The relational nature of books:
"A book at first sight is an artifact, something ultimately made by being with the mind and the hand. Remember that Aristotle defines the human being as that being in the universe and the only being in the universe with a mind and a hand...if you only have a mind, you can't make anything, and if you only have hands, there is nothing to be made...A book does not grow on trees...thought in a sense we can call it a living thing-as intelligible, it only exists when it is being known by a writer or a reader." 
 On e-readers:
"Paper books of various sizes, shapes, and durability are still, thank goodness, with us. They may still be preferred in this solid form by many of us as the way to read and keep our knowledge...I do not look forward to the day, already here in principle, when the only way I can make inexpensively available the  10-12 books I usually assign a semester class would be to put it on Kindle, where they exist not as my physical tangible book, but as a right to read an image. [A] Kindle is not a book-it is an image of a book."

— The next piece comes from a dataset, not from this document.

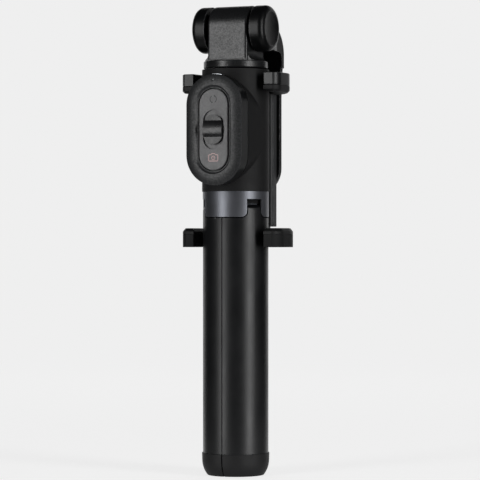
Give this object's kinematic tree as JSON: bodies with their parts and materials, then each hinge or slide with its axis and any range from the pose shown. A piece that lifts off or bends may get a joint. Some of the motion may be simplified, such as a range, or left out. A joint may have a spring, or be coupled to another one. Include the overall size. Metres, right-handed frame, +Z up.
{
  "type": "folding selfie stick",
  "caption": "Slim folding selfie stick: telescopic pole, handle that splits into tripod legs, tilting phone clamp folded behind it, and a clip-on remote with rocker key and zoom slide.",
  "frame": {"origin": "middle of the foot end, on the handle's axis, where the closed stick stands on a table", "axes": "+Z up the handle towards the hinge head; -Y is the front with the remote; +X is to the right of the remote"},
  "size_m": [0.0444, 0.046, 0.19],
  "materials": {
    "leg_coating": "satin powder coat",
    "hinge_coating": "satin powder coat",
    "grey_anodised": "satin blue-grey anodised",
    "black_anodised": "satin black anodised",
    "soft_touch": "matte soft-touch",
    "satin_plastic": "fine satin",
    "panel_plastic": "fine matte",
    "knob_plastic": "satin gloss",
    "foot_rubber": "matte",
    "pad_rubber": "matte",
    "liner_plastic": "moulded",
    "guide_plastic": "moulded acetal",
    "steel": "bright",
    "spring_steel": "drawn wire",
    "pole_steel": "polished",
    "circuit_board": "solder mask",
    "cell_wrap": "foil pouch",
    "light_pipe": "milky"
  },
  "bodies": {
    "handle": {"collar_ring": "grey_anodised", "leg_hub": "satin_plastic", "leg_pins": "steel", "click_springs": "spring_steel", "hub_screws": "steel", "body_sleeve": "soft_touch", "dock_plate": "satin_plastic", "top_cap": "satin_plastic", "outer_tube": "black_anodised", "outer_bush": "guide_plastic", "tube_plug": "guide_plastic"},
    "leg_right": {"leg_right_shell": "leg_coating", "leg_right_liner": "liner_plastic", "leg_right_foot": "foot_rubber"},
    "leg_left": {"leg_left_shell": "leg_coating", "leg_left_liner": "liner_plastic", "leg_left_foot": "foot_rubber"},
    "leg_rear": {"leg_rear_shell": "leg_coating", "leg_rear_liner": "liner_plastic", "leg_rear_foot": "foot_rubber"},
    "pole_1": {"pole_1_tube": "pole_steel", "pole_1_glide": "guide_plastic", "pole_1_bush": "guide_plastic"},
    "pole_2": {"pole_2_tube": "pole_steel", "pole_2_glide": "guide_plastic", "pole_2_bush": "guide_plastic"},
    "pole_3": {"pole_3_tube": "pole_steel", "pole_3_glide": "guide_plastic", "pole_3_bush": "guide_plastic"},
    "pole_4": {"pole_4_tube": "pole_steel", "pole_4_glide": "guide_plastic", "neck_plug": "guide_plastic", "neck_screw": "steel"},
    "head": {"swivel_base": "hinge_coating", "knuckle_bush": "guide_plastic"},
    "clamp": {"arm_yoke": "hinge_coating", "arm_cover": "satin_plastic", "hinge_pin": "steel", "hinge_washers": "guide_plastic", "hinge_caps": "hinge_coating", "pivot_rivet": "steel", "pivot_washer": "guide_plastic", "channel_back": "satin_plastic", "channel_cover": "satin_plastic", "upper_jaw": "satin_plastic", "upper_jaw_pads": "pad_rubber", "clamp_spring": "spring_steel"},
    "sliding_jaw": {"lower_jaw": "satin_plastic", "lower_jaw_pads": "pad_rubber", "slide_rail": "steel"},
    "remote": {"remote_base": "satin_plastic", "remote_bezel": "soft_touch", "remote_board": "circuit_board", "remote_battery": "cell_wrap", "key_switches": "steel", "status_light": "light_pipe", "charge_port": "steel", "remote_screws": "steel"},
    "key": {"key_panel": "panel_plastic"},
    "zoom": {"zoom_knob": "knob_plastic"}
  },
  "joints": [
    {"name": "pole_1_slide", "type": "slide", "parent": "handle", "child": "pole_1", "axis": [0, 0, 1], "range_m": [0, 0.08]},
    {"name": "pole_2_slide", "type": "slide", "parent": "pole_1", "child": "pole_2", "axis": [0, 0, 1], "range_m": [0, 0.08]},
    {"name": "pole_3_slide", "type": "slide", "parent": "pole_2", "child": "pole_3", "axis": [0, 0, 1], "range_m": [0, 0.08]},
    {"name": "pole_4_slide", "type": "slide", "parent": "pole_3", "child": "pole_4", "axis": [0, 0, 1], "range_m": [0, 0.08]},
    {"name": "leg_right_fold", "type": "hinge", "parent": "handle", "child": "leg_right", "pos_m": [0.00901, -0.0052, 0.1065], "axis": [-0.5, -0.866, 0], "range_deg": [0, 58]},
    {"name": "leg_left_fold", "type": "hinge", "parent": "handle", "child": "leg_left", "pos_m": [-0.00901, -0.0052, 0.1065], "axis": [-0.5, 0.866, 0], "range_deg": [0, 58]},
    {"name": "leg_rear_fold", "type": "hinge", "parent": "handle", "child": "leg_rear", "pos_m": [0, 0.0104, 0.1065], "axis": [1, 0, 0], "range_deg": [0, 58]},
    {"name": "head_swivel", "type": "hinge", "parent": "pole_4", "child": "head", "pos_m": [0, 0, 0.1646], "axis": [0, 0, 1], "range_deg": [-24, 24]},
    {"name": "clamp_tilt", "type": "hinge", "parent": "head", "child": "clamp", "pos_m": [0, 0, 0.1806], "axis": [1, 0, 0], "range_deg": [0, 180]},
    {"name": "jaw_slide", "type": "slide", "parent": "clamp", "child": "sliding_jaw", "axis": [0, 0, -1], "range_m": [0, 0.034], "stiffness_N_per_m": 120, "springref_m": -0.02, "deforming": ["clamp_spring"]},
    {"name": "remote_release", "type": "slide", "parent": "handle", "child": "remote", "axis": [0, -1, 0], "range_m": [0, 0.03]},
    {"name": "key_rock", "type": "hinge", "parent": "remote", "child": "key", "pos_m": [0, -0.0206, 0.1392], "axis": [1, 0, 0], "range_deg": [-1.5, 1.5], "stiffness_Nm_per_rad": 0.6},
    {"name": "zoom_slide", "type": "slide", "parent": "remote", "child": "zoom", "axis": [0, 0, 1], "range_m": [-0.0016, 0.0016], "stiffness_N_per_m": 300}
  ],
  "couplings": [
    {"joint": "leg_right_fold", "follows": "pole_1_slide", "rad_per_m": 12.654},
    {"joint": "leg_left_fold", "follows": "pole_1_slide", "rad_per_m": 12.654},
    {"joint": "leg_rear_fold", "follows": "pole_1_slide", "rad_per_m": 12.654}
  ]
}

On cell phones and memory:
"These instruments [cell phones] isolate people as much as they expand their scope, I think...Now every statistic about the 1937 World Series game is in the Baseball Almanac, which is now online. Indeed I presume today that online somewhere you can actually find a video version of every game of any World Series in recent years...What does this availability of all facts in non-book, immediately accessible form mean?...The online world takes the place of books, or it is another form of a book...in a sense, it also, to recall Book X of Augustine's Confessions, takes the place of memory itself. Why remember what you can look up, usually with a more accurate answer?...The things are in our memories, and not just on a machine, means that they are immediately related to all else that we know. Our memory, as Augustine says, and Aristotle too, is the necessary foundation of your intelligence...I presume that the visible medium that a man uses-book or electronic device-does not matter. The matter is the same. Education cannot mean teaching ourselves just to use a computer so that we can look up facts quickly and deftly. The essential thing is the immediate inclination. And this inclination can be none other than the desire to know and retain the truth of things, of what is." 
On what to read:
"I have spent a good deal of my life recommending books to read. In several of my books, I include lists of books to read-books to keep sane by, and books to keep awake by, and books to stand outside of yourself by...I do not consider myself to be a voracious reader, thought I have somehow had in my days, considerable time in which to read...What has interested me more, is what to read...Not all the important books to read are difficult. What are called 'Great Books' are not the only ones worth reading. And indeed as Leo Strauss pointed out, the Greak Books often contradict themselves and tempt us unnecessarily to skepticism."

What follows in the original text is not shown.